Scholars of the time thought the Adamic language could’ve been Chinese, or perhaps French. The rise of the British Empire caused some scholars to believe that English was the lost universal language. “The idea of universal language became wedded to the idea of global Empire,” Kuang said.
Imperial conquest wiped out some languages and forced others into a subservient position, Kuang said. Even now, for a writer to be taken seriously across the world, the book must be in English, she explained. “Language isn’t a neutral cultural force,” Kuang said.
“Where do you end up on the values and dangers of translation and how readily we can move across these thousands of different worlds?” Angle said.

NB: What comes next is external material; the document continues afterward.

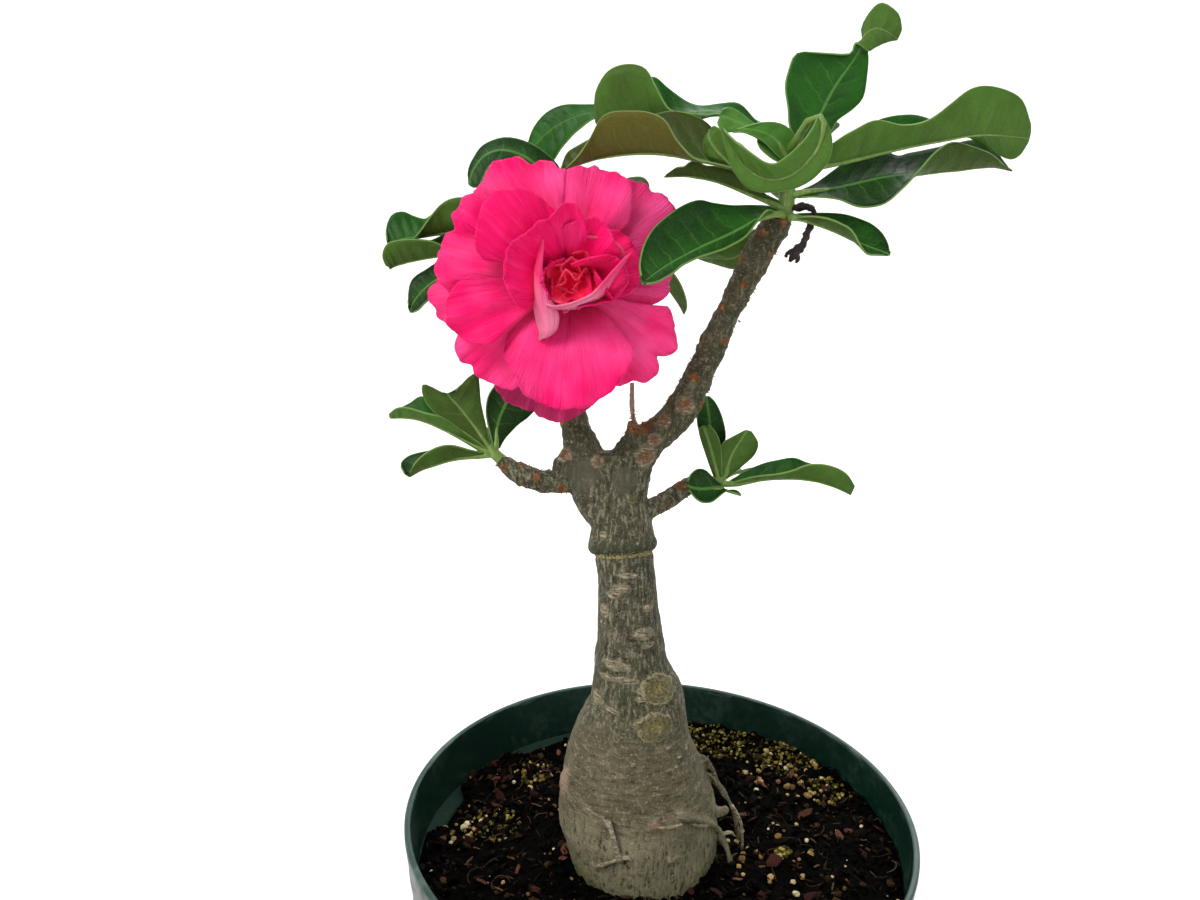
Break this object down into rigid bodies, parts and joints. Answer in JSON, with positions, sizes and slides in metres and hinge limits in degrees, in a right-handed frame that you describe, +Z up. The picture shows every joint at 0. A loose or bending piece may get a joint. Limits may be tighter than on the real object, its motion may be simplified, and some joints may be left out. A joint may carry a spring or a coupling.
{
  "type": "potted desert rose adenium",
  "caption": "Desert rose adenium with a swollen grey caudex, grafted trunk, leafy shoots and a double pink bloom, in a dark green nursery pot.",
  "frame": {"origin": "centre of the pot's underside", "axes": "+Z up the trunk, the bloom faces -Y, the long upper branch leans to +X"},
  "size_m": [0.2255, 0.2, 0.4523],
  "materials": {
    "pot_plastic": "thin blow-moulded plastic, dark green, satin, dusty",
    "soil": "damp potting mix of bark, peat and perlite",
    "bark": "matt grey-brown bark with tan scars",
    "leaf_green": "leathery leaf, glossy above, matt below",
    "petal_pink": "soft matt petal",
    "calyx_green": "matt green",
    "dried_brown": "dry, black-brown, matt",
    "twig_tan": "dry, matt"
  },
  "bodies": {
    "root": {"pot": "pot_plastic", "soil": "soil", "trunk_and_branches": "bark", "shoot_top": "leaf_green", "shoot_behind_bloom": "leaf_green", "shoot_left": "leaf_green", "shoot_right": "leaf_green", "bloom_corolla": "petal_pink", "bloom_calyx": "calyx_green", "dried_stalk": "dried_brown", "dry_twig": "twig_tan"}
  },
  "joints": []
}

“I have come to see the impossibility of perfect translation as not a failure of language, but as something that can be really generative,” Kuang said.
People tend to think of translation as an exact equivalent of the native language. However, that simply isn’t possible, Kuang said, nor is it even desirable. Great translation allows for innovation in the target language. “You have to come up with phrases that might not be common in conventional English. You have to get creative. When I am giving advice to writers on how to improve their craft, I tell them to read literature outside of English and translation,” she said.
Kuang is working on new books while pursuing her PhD in East Asian Language and Literature at Yale University, but sees herself staying closely connected to the world of research and learning. “I think of the classroom as a space that is increasingly rare and very sacred. There is no space like that where we are willing to be challenged and struggle together and even change our minds,” she said.